The Gardelegen Massacre was one small paragraph in the many chapters of Nazi atrocities.

Prior to speaking, I wanted to become familiar with genocide in a wider sense.

I found that in the past 266 years, there have been 32 genocides as defined by United Nations Convention on Genocide. This excludes other mass atrocities such as Japanese war crimes, the Soviet Red Terror, the Soviet Great Purge and the Chinese Communist Great Leap Forward, among others.

Of those 32 officially recognized genocides, 13, or more than a third, have occurred just in the 76 years since the end of World War II.

That means that over one-third of the genocides in history have occurred during the span of a single lifetime.

Those genocides alone account for as many as 11,316,000 victims. Some names will be familiar, such as Cambodia, Bosnia and Bangladesh.

Genocides are still occurring today against the Darfuri people in Western Sudan, which has been called the first genocide of the 21st century, and against the Rohingya in Myanmar. Since 2014, the Chinese Communist Party has incarcerated more than 1 million Uyghars. That is the largest-scale detention of an ethnic and religious minority since Adolf Hitler’s creation of concentration camps.

And we can’t forget the Taliban.

By the way, those atrocities not considered as genocides as defined by the United Nations account for as many as an additional 94 million dead.

That totals 105 million souls.

Educators tell us that we know learning has taken place when there is a change in behavior.

Well, as far as mass murder is concerned, the human race has shown no change in behavior. The rate of genocides is not decreasing: it’s increasing at an alarming rate. We have apparently learned nothing.
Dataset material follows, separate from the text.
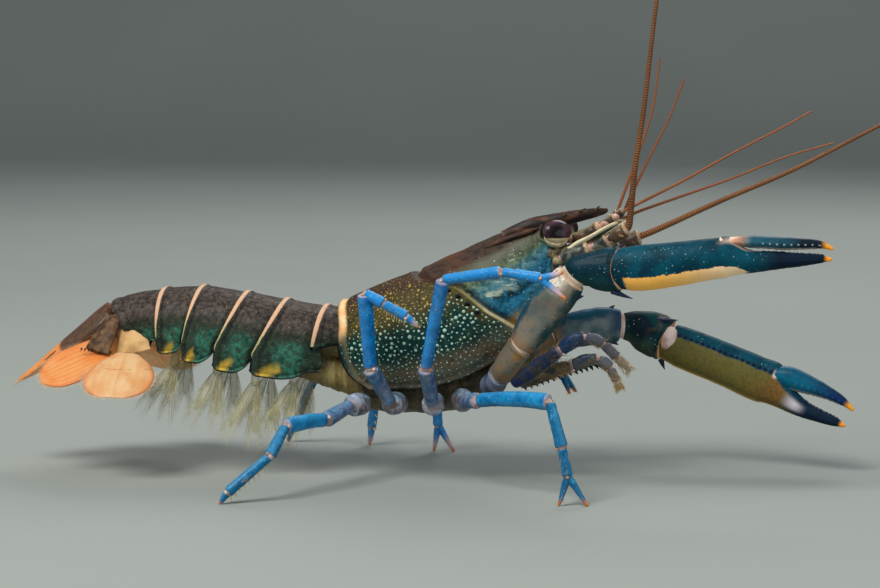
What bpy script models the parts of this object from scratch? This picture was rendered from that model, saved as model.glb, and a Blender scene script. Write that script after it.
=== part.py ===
"""Banded freshwater crayfish (Cherax), still and at life size, standing with both claws held out in front.

Lengths are in millimetres until a mesh is made. X runs forward, Y to the animal's left, Z up from the floor.
The carapace has a frame of its own: "ahead" runs along its back and "rise" stands square to it.
"""
import math

import bmesh
import bpy
import numpy as np
from mathutils import Vector

MM = 0.001
GAP = 0.3
# What is taken off every point, so that the middle of the object's footprint is the origin
MIDDLE = Vector((16.1, -0.6, 0.0))
# Radius of a spine's point
POINT = 0.06

# Carapace: where its back starts, how steeply it climbs, and its sizes along the back
BACK_START = Vector((-18.4, 0.0, 31.7))
PITCH = math.radians(22.7)
AHEAD = Vector((math.cos(PITCH), 0.0, math.sin(PITCH)))
RISE = Vector((-math.sin(PITCH), 0.0, math.cos(PITCH)))
# ahead, half width, rise of the back, of the widest place and of the lower edge, half width at that edge
CARAPACE = ((-3.0, 7.4, -0.6, -8.2, -15.2, 5.6), (0.0, 8.2, 0.0, -8.6, -16.4, 6.0),
            (5.0, 9.6, 0.3, -9.4, -18.2, 6.6), (11.0, 10.5, 0.4, -10.2, -20.1, 7.2),
            (16.0, 10.3, 0.1, -10.2, -20.7, 7.0), (21.0, 9.7, 0.4, -9.8, -20.6, 6.5),
            (26.0, 9.0, 0.5, -9.0, -19.6, 5.8), (31.0, 8.0, 0.7, -7.8, -17.6, 5.0),
            (36.0, 6.6, 0.5, -6.2, -14.2, 4.2), (40.0, 5.4, 0.0, -5.0, -10.6, 3.6),
            (42.0, 4.8, -0.4, -4.6, -9.2, 3.2))
# Where the rings of the two shells lie, as shares of the way from their rear margin to their front one
THORAX_SHARES = (0, 0.06, 0.18, 0.34, 0.5, 0.66, 0.8, 0.9, 0.96, 1)
HEAD_SHARES = (0, 0.05, 0.14, 0.3, 0.45, 0.6, 0.75, 0.88, 1)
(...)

Our propensity for self-destruction is growing in direct proportion to our technological progress.

Climate change is currently front-and-center as the most significant threat to humanity, but at the current rate we human beings are willfully murdering each other, it will be truly a wonder if any of us are left to die from pollution or drown in the rising oceans.

We must act to stop the insanity of genocide.

Retired FBI special agent James Knights lives in Adams Township, Butler County.